我が子がかわいいとか、困った時に助けてあげたい、といった感情について何ら否定する気はない。
しかしながら、将来にわたって自分の手元に置いておこうとするのは、庇護欲ではなくもはや「コントロール欲」・「支配欲」であり、それはもっとはっきり言えば、「自分の思い通りに相手が行動してもらわないと気が済まない」というエゴイズム(自己愛)の発露である。
このことがよくわからないなら、「子供には家から通える学校や会社、結婚生活しか認めない」というのを、「東大以外は大学ではない」、「大卒じゃない人間との結婚は認めない」といったカテゴリーに置き換えてみるとよい(というわけで、少し古いが親からのプレッシャーや受験鬱に関する動画も掲載してみる)。

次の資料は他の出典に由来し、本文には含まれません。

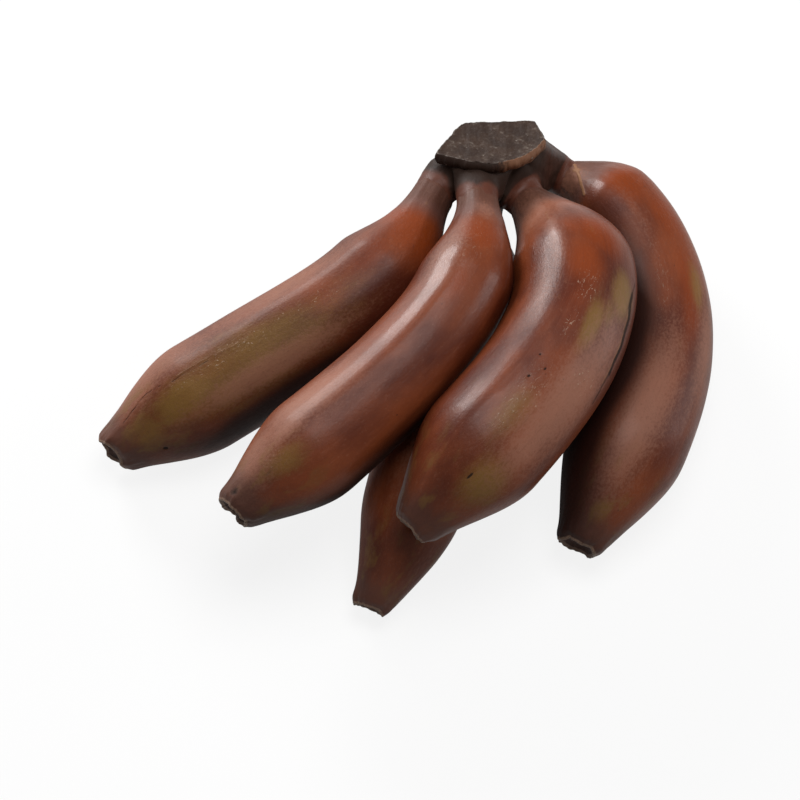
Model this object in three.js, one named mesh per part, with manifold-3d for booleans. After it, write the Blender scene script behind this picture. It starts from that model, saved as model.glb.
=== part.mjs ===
// A hand of five red bananas, still joined at the crown and lying at rest on a flat surface.
// Millimetres, +Z up. The hand rests on Z = 0, with the origin under the middle of its bounding box.

import * as THREE from 'three';
import { ConvexGeometry } from 'three/addons/geometries/ConvexGeometry.js';
import { mergeVertices } from 'three/addons/utils/BufferGeometryUtils.js';
import Module from 'manifold-3d';

// Driving dimensions shared by all bananas.
const PEDICEL_RADIUS = 6.7;
const STUB_LENGTH = 9; // the part of each pedicel that belongs to the crown
const JOINT_GAP = 0.3; // between a stub and its banana
const RIDGE_COUNT = 5; // a banana's section has five soft ridges
const RIDGE_HEIGHT = 0.02; // as a share of the radius
const RING_COUNT = 38;
const RING_POINTS = 24;
const STATION_SPREAD = 0.77; // below 1, the turns crowd towards the crown
const PINCH = 1.1; // 0 ends a banana in a plain rounded cone, and 2 narrows it to a short nozzle

// Each banana leaves the crown at `start` and is `length` long. `turns` holds its heading (from +X
// towards +Y) and its slope, in degrees, at five stations from the crown to the tip. `neck` is how
// long it stays a thin pedicel, `shoulder` how long it takes to swell to `radius`, and `taper` how
// long it takes to narrow to `tip`. A positive `fullness` puts the thickest place nearer the tip.
const BANANAS = {
  banana_left: {
    start: [15, 74.2, 40],
    turns: [[-125.5, 2.5], [-117, -8.5], [-145.5, -10], [-152.5, -15], [-146.5, -11.5]],
    length: 154, radius: 18.6, neck: 11, shoulder: 36, taper: 36, tip: 7.4, fullness: 0.12,
  },
  banana_second: {
    start: [24.2, 65.7, 46.4],
    turns: [[-86, 17], [-96.5, 4], [-123.5, -1.5], [-136.5, -3.5], [-142, -8]],
    length: 156, radius: 16.8, neck: 9, shoulder: 36, taper: 35, tip: 7, fullness: 0.22,
  },
  banana_front: {
    start: [38.2, 72, 36],
    turns: [[-59, 5], [-64, 13], [-104, 7], [-128, -0.5], [-134, -22]],
    length: 160, radius: 20.6, neck: 4, shoulder: 44, taper: 37, tip: 7.3, fullness: 0.04,
  },
  banana_back: {
    start: [49.6, 88.4, 19.6],
    turns: [[-13.5, 9], [-51, -3.5], [-84, -1], [-111.5, 1.5], [-118, -19.5]],
    length: 166, radius: 19, neck: 5.8, shoulder: 22.8, taper: 40.6, tip: 7.6, fullness: 0.24,
  },
  banana_under: {
    start: [27, 78.6, 26.2],
    turns: [[-86, -24], [-96, -9], [-109, 0], [-102, -2], [-120, -20]],
    length: 162, radius: 16.8, neck: 11, shoulder: 29, taper: 40, tip: 6, fullness: -0.05,
  },
};

// The crown is cut across the top. `face` is the outline of the cut, in its own plane: X to the
// right, Y towards the back. `root` is how far the crown reaches round the start of each pedicel.
const CROWN = {
  centre: [29, 79, 52],
  tilt: 23, // degrees that the cut face leans back
  face: [
    [-19, -6], [-12.5, 7.5], [-9.5, 14], [4, 14.5], [16, 15.5], [19, 3],
    [13.5, -6], [8, -10.5], [0, -13], [-7, -11.5], [-13, -8.5],
  ],
  lip: 3,
  waist: 0.9, // the crown's width just below the lip, as a share of the cut face
  root: 7.4,
};

const { clamp, degToRad, smoothstep } = THREE.MathUtils;

function radiusAt(banana, distance) {
  const body = banana.radius * (1 + banana.fullness * (distance / banana.length - 0.55));
  const swell = smoothstep(distance, banana.neck, banana.neck + banana.shoulder);
  const inward = clamp((banana.length - distance) / banana.taper, 0, 1);
  const narrowing = (1 - inward) ** 2 * (1 + PINCH * inward);
  return PEDICEL_RADIUS + (body - PEDICEL_RADIUS) * swell - (body - banana.tip) * narrowing;
}

// The direction along the banana, with one direction across it that stays level and one that points up.
function directionsAt(curve, along) {
  const turn = curve.getPoint(along ** STATION_SPREAD);
  const heading = degToRad(turn.x);
  const slope = degToRad(turn.y);
  const forward = new THREE.Vector3(
    Math.cos(slope) * Math.cos(heading),
    Math.cos(slope) * Math.sin(heading),
    Math.sin(slope),
  );
  const level = new THREE.Vector3(-Math.sin(heading), Math.cos(heading), 0);
  return { forward, level, up: forward.clone().cross(level) };
}

// Stations one ring apart, found by walking along the centre line in short straight steps.
function stations(banana, from, to, count) {
  const curve = new THREE.SplineCurve(banana.turns.map(([heading, slope]) => new THREE.Vector2(heading, slope)));
  const steps = 20;
  const point = new THREE.Vector3(...banana.start);
  const list = [];
  let walked = 0;
  for (let i = 0; i <= count; i += 1) {
    const goal = from + ((to - from) * i) / count;
    const step = (goal - walked) / steps;
    for (let k = 0; k < steps; k += 1) {
      const middle = walked + step / 2;
      point.addScaledVector(directionsAt(curve, middle / banana.length).forward, step);
      walked += step;
    }
    const directions = directionsAt(curve, goal / banana.length);
    list.push({ centre: point.clone(), radius: radiusAt(banana, goal), ...directions });
  }
  return list;
}

function ringPoints({ centre, radius, level, up }, ridgeHeight) {
  const points = [];
  for (let k = 0; k < RING_POINTS; k += 1) {
    const angle = (2 * Math.PI * k) / RING_POINTS;
    const reach = radius * (1 + ridgeHeight * Math.cos(RIDGE_COUNT * angle));
    const point = centre.clone();
    point.addScaledVector(level, reach * Math.cos(angle));
    point.addScaledVector(up, reach * Math.sin(angle));
    points.push(point);
  }
  return points;
}

// A closed body through a list of rings, with a flat cap on each end. What would reach below the
// surface that the hand lies on is pressed flat.
function loft(rings) {
  const points = rings.flat();
  const lastRing = points.length - RING_POINTS;
  const middleOf = (ring) => ring.reduce((sum, p) => sum.add(p), new THREE.Vector3()).divideScalar(ring.length);
  const first = points.push(middleOf(rings[0])) - 1;
  const last = points.push(middleOf(rings.at(-1))) - 1;
  const index = [];
  for (let k = 0; k < RING_POINTS; k += 1) {
    const next = (k + 1) % RING_POINTS;
    index.push(first, next, k);
    index.push(last, lastRing + k, lastRing + next);
    for (let base = 0; base < lastRing; base += RING_POINTS) {
      index.push(base + k, base + next, base + RING_POINTS + next);
      index.push(base + k, base + RING_POINTS + next, base + RING_POINTS + k);
    }
  }
  const flat = points.flatMap((p) => [p.x, p.y, Math.max(p.z, 0)]);
  const geometry = new THREE.BufferGeometry();
  geometry.setAttribute('position', new THREE.Float32BufferAttribute(flat, 3));
  geometry.setIndex(index);
  return geometry;
}

function bananaGeometry(banana) {
  const list = stations(banana, STUB_LENGTH + JOINT_GAP, banana.length, RING_COUNT);
  return loft(list.map((station) => ringPoints(station, RIDGE_HEIGHT)));
}

function stubGeometry(banana) {
  return loft(stations(banana, 0, STUB_LENGTH, 3).map((station) => ringPoints(station, 0)));
}

// The outline of the cut face, scaled about its middle and sunk `depth` below it.
function facePoints(scale, depth) {
  const place = new THREE.Matrix4()
    .makeRotationX(-degToRad(CROWN.tilt))
    .setPosition(...CROWN.centre);
  return CROWN.face.map(([x, y]) => new THREE.Vector3(x * scale, y * scale, -depth).applyMatrix4(place));
}

function rootPoints(banana) {
  const ball = mergeVertices(new THREE.IcosahedronGeometry(CROWN.root, 1).deleteAttribute('normal').deleteAttribute('uv'));
  ball.translate(...banana.start);
  const position = ball.getAttribute('position');
  return Array.from({ length: position.count }, (_, i) => new THREE.Vector3().fromBufferAttribute(position, i));
}

const wasm = await Module();
wasm.setup();

function toSolid(geometry) {
  const bare = geometry.clone();
  bare.deleteAttribute('normal');
  bare.deleteAttribute('uv');
  const merged = mergeVertices(bare, 1e-4);
  return new wasm.Manifold(new wasm.Mesh({
    numProp: 3,
    vertProperties: new Float32Array(merged.getAttribute('position').array),
    triVerts: new Uint32Array(merged.getIndex().array),
  }));
}

function toGeometry(solid) {
  const mesh = solid.getMesh();
  const geometry = new THREE.BufferGeometry();
  geometry.setAttribute('position', new THREE.BufferAttribute(mesh.vertProperties, 3));
  geometry.setIndex(new THREE.BufferAttribute(mesh.triVerts, 1));
  return geometry;
}

// The crown: a lip round the cut face, a woody body that reaches down to the pedicels, and the stubs.
function crownGeometry() {
  const lip = new ConvexGeometry([...facePoints(1, 0), ...facePoints(1, CROWN.lip)]);
  const roots = Object.values(BANANAS).flatMap(rootPoints);
  const body = new ConvexGeometry([...facePoints(CROWN.waist, CROWN.lip / 2), ...roots]);
  const parts = [lip, body, ...Object.values(BANANAS).map(stubGeometry)];
  return toGeometry(parts.map(toSolid).reduce((sum, solid) => sum.add(solid)));
}

const WOOD = new THREE.MeshStandardMaterial({ color: '#3b2f2b', roughness: 0.85, metalness: 0 });
const PEEL = new THREE.MeshStandardMaterial({ color: '#6b3226', roughness: 0.45, metalness: 0 });

function namedMesh(name, geometry, material) {
  geometry.computeVertexNormals();
  const mesh = new THREE.Mesh(geometry, material.clone());
  mesh.name = name;
  return mesh;
}

// Everything stands on Z = 0 already, so the hand only moves sideways to bring its middle over the origin.
function buildHand() {
  const hand = new THREE.Group();
  hand.add(namedMesh('crown', crownGeometry(), WOOD));
  for (const [name, banana] of Object.entries(BANANAS)) {
    hand.add(namedMesh(name, bananaGeometry(banana), PEEL));
  }
  const middle = new THREE.Box3().setFromObject(hand).getCenter(new THREE.Vector3());
  hand.position.set(-middle.x, -middle.y, 0);
  return hand;
}

export default buildHand();
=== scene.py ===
"""A hand of five red bananas, joined at the crown and lying on a pale floor.

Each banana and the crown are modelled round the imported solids, which give every place and size.
Lengths in the code are in millimetres until a mesh, lamp or camera is made from them.
"""

import math
from collections import namedtuple

import bmesh
import bpy
import numpy as np
from bpy.props import FloatProperty, FloatVectorProperty, IntProperty, PointerProperty
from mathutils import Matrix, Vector


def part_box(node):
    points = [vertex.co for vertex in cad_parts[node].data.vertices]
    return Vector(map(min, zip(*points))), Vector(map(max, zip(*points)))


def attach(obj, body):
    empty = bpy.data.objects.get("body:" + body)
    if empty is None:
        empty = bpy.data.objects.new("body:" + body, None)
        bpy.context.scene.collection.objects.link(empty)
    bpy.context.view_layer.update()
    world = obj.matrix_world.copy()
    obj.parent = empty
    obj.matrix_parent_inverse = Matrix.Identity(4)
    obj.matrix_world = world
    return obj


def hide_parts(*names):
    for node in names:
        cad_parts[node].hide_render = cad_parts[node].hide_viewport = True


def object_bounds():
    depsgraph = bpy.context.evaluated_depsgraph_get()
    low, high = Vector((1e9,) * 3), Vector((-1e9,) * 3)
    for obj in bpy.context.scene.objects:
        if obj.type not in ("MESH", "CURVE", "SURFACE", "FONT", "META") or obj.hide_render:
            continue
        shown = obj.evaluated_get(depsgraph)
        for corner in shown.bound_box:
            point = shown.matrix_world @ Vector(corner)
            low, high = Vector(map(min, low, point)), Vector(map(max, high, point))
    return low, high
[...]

そのような縛りがどのように子どもに影響を与えるのか、違った角度で考えてみれば、その「善意」がいかに相手を蝕みうるか、ということに多少は理解が及びやすくなるだろう(というか、「失敗してもあなたには帰る場所があるよ。だから安心して挑戦しなさい(でも情報とかはちゃんと調べなさいね)」とはなぜならないのか?そこを深く考えてみた方がよいのではないか)。
以前に処女崇拝を「ピュア」と評価する向きについて、「心の底からIしてる」という記事を書いたがことがあるが、ここでは「親→子」というベクトルでそのような精神性が発露していると述べることができるのではないだろうか。
なお、「飲みの場だからネタとして言ったのでは?」というコメントも若干見られたが、だとしたら相手(動画主)がやんわりたしなめても同じ主張を何度も繰り返すのは奇妙だし、それでネタだと思っているのならセンスもモラルも欠落した残念な人と評すべきだろう(仕事ができることは人格と必ずしもイコールではないしね。なお、今回は母親目線の話なので、わかりやすい逆の事例で言うなら、妻や子供に対するモラハラ的発言を飲み会で延々としている夫がどう見えるかを想像してみるといい。おそらく、「そういう発言をすると自分がどのように見えるのかが理解できないメタ認知能力の欠落した人間」とみなすのではないだろうか。つまり、ここで語られる母親も同類ということである)。
さて、(久々に受験関連の動画を掲載してまで)なぜこの話を取り上げたかと言うと、「だからアンマッチと少子化は起こり続ける」で述べたパラサイトシングル→「子供部屋おじさん・おばさん」の話とリンクするからだ(さらに言えば、いわゆる「80・50問題」なども無関係ではない)。
そこには収入が低いがゆえの経済的合理性だけでなく、いわば母子癒着的な側面も関わっていて、「子離れできない親」「親離れできない子」という一種の共犯関係が背後にあると思われる(大学の入学式はもちろん、入社式にすら親が同伴するケースが増えてきているというニュースを見たことがある人もいるだろう)。
冒頭の動画で述べられたような「レールを敷きたがる親」というものは昔から存在してはいたが、日本の経済衰退や暗い未来予測などもあり傾向としてはそれが強まっており、それが子どもにも伝播してリスクヘッジに汲々とする「ゼロリスク世代」を生み出し、ますます閉塞の拡大再生産(まさに「貧すれば鈍する」)がなされているのではないか、とも思う次第である。